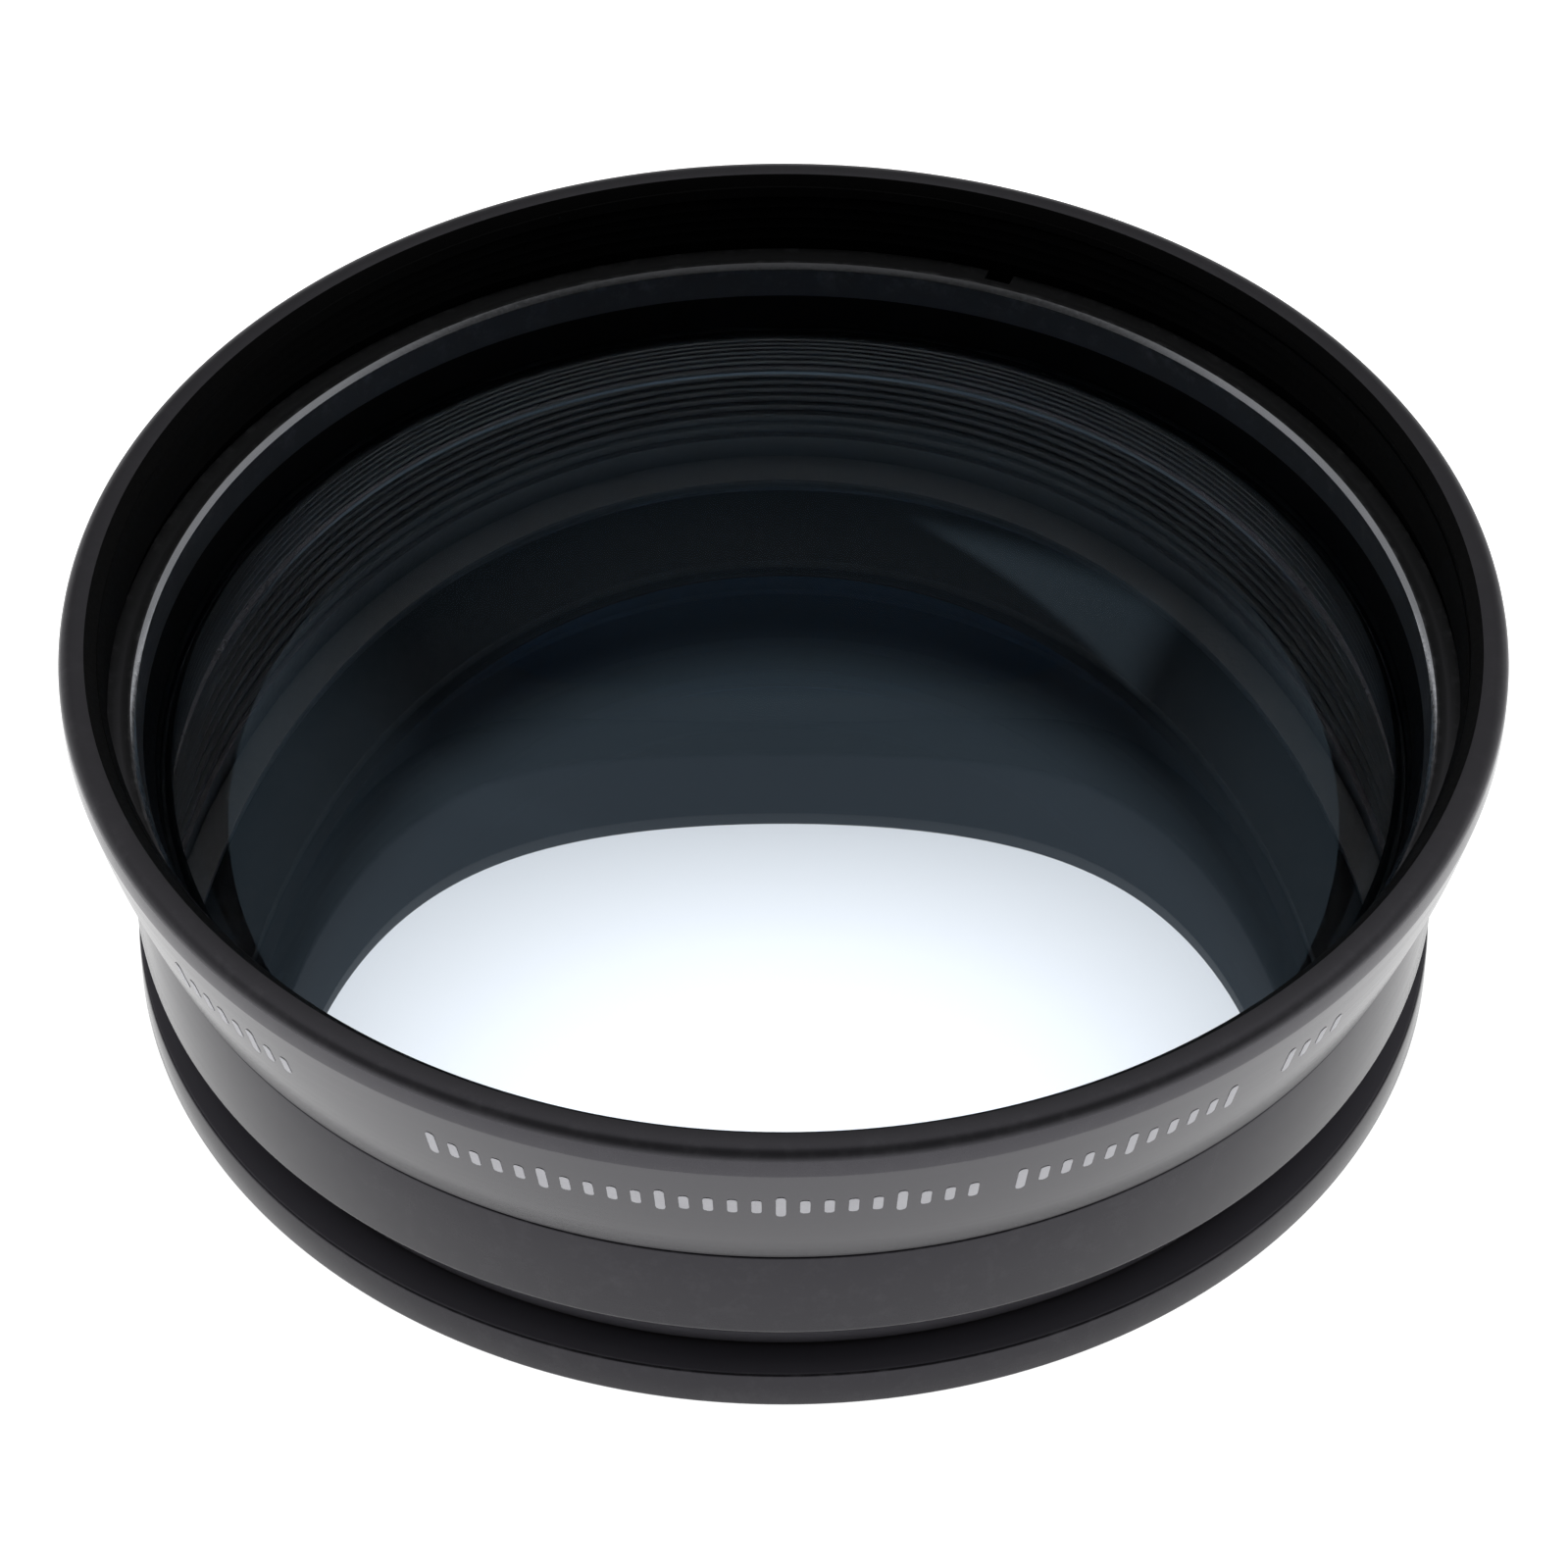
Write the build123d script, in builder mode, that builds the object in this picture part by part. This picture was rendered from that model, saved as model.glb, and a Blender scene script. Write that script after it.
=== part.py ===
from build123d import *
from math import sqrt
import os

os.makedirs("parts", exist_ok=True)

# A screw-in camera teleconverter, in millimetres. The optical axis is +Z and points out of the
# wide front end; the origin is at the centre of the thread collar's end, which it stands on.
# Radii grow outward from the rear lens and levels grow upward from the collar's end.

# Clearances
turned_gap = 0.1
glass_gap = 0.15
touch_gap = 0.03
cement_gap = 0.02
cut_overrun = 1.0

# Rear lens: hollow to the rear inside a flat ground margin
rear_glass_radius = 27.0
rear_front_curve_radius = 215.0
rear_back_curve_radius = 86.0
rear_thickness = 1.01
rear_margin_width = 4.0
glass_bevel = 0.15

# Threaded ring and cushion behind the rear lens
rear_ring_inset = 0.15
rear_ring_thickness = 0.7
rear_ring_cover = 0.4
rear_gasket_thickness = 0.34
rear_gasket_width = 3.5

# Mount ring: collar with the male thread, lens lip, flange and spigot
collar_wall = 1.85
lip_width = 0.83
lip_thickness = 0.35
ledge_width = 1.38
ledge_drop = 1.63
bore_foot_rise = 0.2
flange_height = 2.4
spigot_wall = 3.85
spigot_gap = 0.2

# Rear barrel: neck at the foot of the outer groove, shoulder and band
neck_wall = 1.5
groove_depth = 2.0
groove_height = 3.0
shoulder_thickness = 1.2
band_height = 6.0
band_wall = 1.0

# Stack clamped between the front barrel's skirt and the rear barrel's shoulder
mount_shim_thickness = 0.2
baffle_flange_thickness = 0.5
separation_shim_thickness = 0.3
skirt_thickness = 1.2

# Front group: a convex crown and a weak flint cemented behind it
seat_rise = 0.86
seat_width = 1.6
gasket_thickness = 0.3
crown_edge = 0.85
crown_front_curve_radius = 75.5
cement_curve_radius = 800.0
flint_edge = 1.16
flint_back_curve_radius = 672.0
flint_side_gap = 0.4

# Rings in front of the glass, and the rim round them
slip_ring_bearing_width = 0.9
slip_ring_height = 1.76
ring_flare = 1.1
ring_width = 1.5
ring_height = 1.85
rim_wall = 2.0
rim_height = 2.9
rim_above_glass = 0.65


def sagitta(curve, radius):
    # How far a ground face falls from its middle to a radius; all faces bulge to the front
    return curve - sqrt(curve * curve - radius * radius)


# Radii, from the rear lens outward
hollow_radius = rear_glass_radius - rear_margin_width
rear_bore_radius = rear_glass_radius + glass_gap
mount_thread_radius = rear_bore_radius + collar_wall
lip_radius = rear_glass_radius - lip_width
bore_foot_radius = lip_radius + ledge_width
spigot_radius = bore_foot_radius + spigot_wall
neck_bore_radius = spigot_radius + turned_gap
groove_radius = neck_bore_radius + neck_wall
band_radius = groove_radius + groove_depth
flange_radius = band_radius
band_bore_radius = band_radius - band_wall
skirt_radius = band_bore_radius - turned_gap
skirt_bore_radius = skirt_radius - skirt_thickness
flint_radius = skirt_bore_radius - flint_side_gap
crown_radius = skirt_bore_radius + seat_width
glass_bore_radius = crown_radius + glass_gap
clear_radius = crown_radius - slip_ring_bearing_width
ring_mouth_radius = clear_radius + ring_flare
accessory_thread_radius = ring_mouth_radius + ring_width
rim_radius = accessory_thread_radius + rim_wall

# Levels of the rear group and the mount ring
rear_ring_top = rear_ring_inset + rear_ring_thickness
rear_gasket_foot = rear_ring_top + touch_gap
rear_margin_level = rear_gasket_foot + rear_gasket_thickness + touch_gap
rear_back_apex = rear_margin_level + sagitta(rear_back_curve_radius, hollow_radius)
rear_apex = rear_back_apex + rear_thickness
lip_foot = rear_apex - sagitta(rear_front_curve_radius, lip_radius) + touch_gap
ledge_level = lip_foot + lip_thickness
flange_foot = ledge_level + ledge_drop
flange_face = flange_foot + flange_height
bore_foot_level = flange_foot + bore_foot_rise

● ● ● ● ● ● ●

* _Exercise_: Repeat exactly, please, each line from the beginning of the data through the line with "flint_side_gap = 0.4" in it, and only those lines.

* _Output below_:
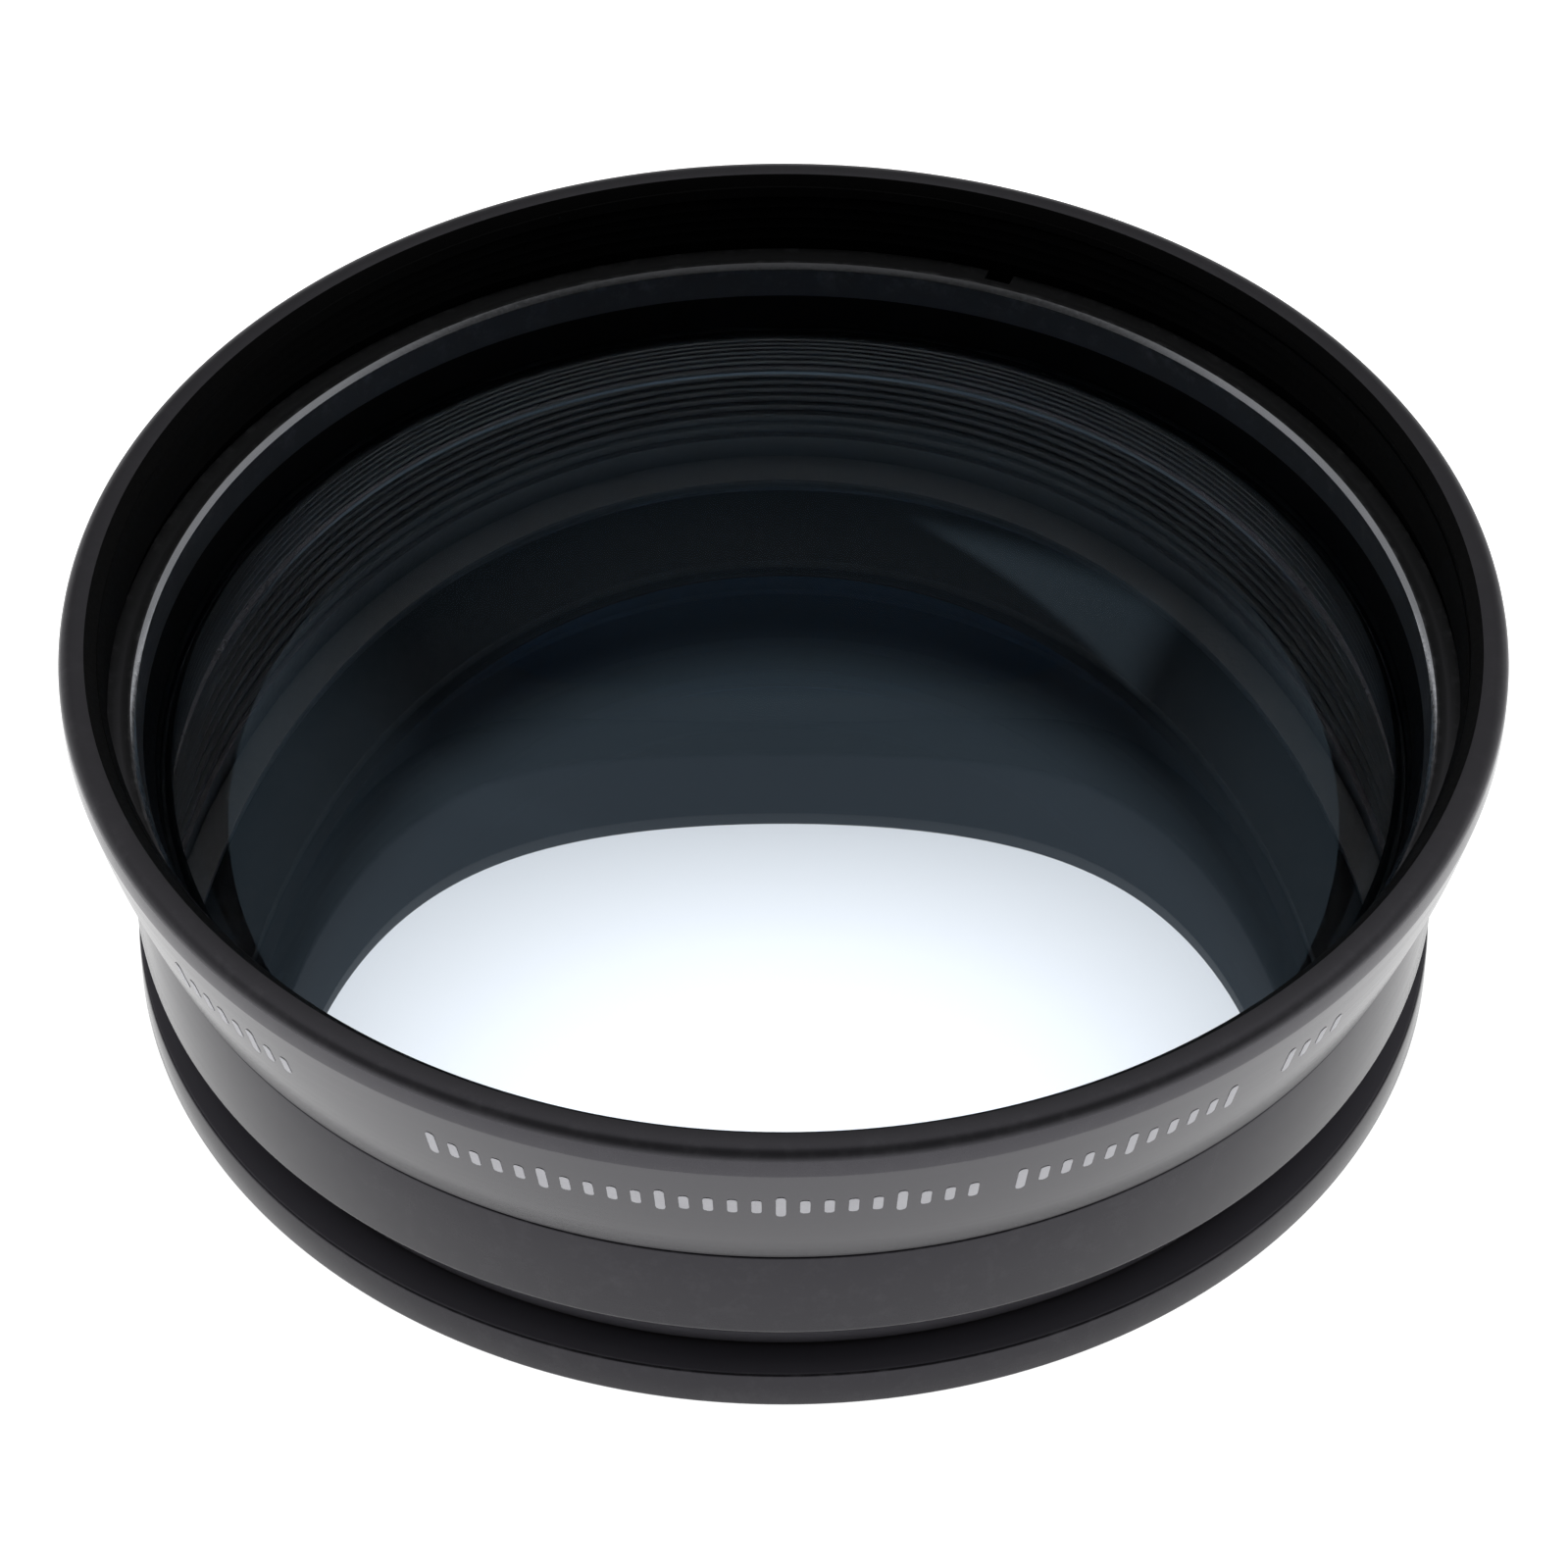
Write the build123d script, in builder mode, that builds the object in this picture part by part. This picture was rendered from that model, saved as model.glb, and a Blender scene script. Write that script after it.
=== part.py ===
from build123d import *
from math import sqrt
import os

os.makedirs("parts", exist_ok=True)

# A screw-in camera teleconverter, in millimetres. The optical axis is +Z and points out of the
# wide front end; the origin is at the centre of the thread collar's end, which it stands on.
# Radii grow outward from the rear lens and levels grow upward from the collar's end.

# Clearances
turned_gap = 0.1
glass_gap = 0.15
touch_gap = 0.03
cement_gap = 0.02
cut_overrun = 1.0

# Rear lens: hollow to the rear inside a flat ground margin
rear_glass_radius = 27.0
rear_front_curve_radius = 215.0
rear_back_curve_radius = 86.0
rear_thickness = 1.01
rear_margin_width = 4.0
glass_bevel = 0.15

# Threaded ring and cushion behind the rear lens
rear_ring_inset = 0.15
rear_ring_thickness = 0.7
rear_ring_cover = 0.4
rear_gasket_thickness = 0.34
rear_gasket_width = 3.5

# Mount ring: collar with the male thread, lens lip, flange and spigot
collar_wall = 1.85
lip_width = 0.83
lip_thickness = 0.35
ledge_width = 1.38
ledge_drop = 1.63
bore_foot_rise = 0.2
flange_height = 2.4
spigot_wall = 3.85
spigot_gap = 0.2

# Rear barrel: neck at the foot of the outer groove, shoulder and band
neck_wall = 1.5
groove_depth = 2.0
groove_height = 3.0
shoulder_thickness = 1.2
band_height = 6.0
band_wall = 1.0

# Stack clamped between the front barrel's skirt and the rear barrel's shoulder
mount_shim_thickness = 0.2
baffle_flange_thickness = 0.5
separation_shim_thickness = 0.3
skirt_thickness = 1.2

# Front group: a convex crown and a weak flint cemented behind it
seat_rise = 0.86
seat_width = 1.6
gasket_thickness = 0.3
crown_edge = 0.85
crown_front_curve_radius = 75.5
cement_curve_radius = 800.0
flint_edge = 1.16
flint_back_curve_radius = 672.0
flint_side_gap = 0.4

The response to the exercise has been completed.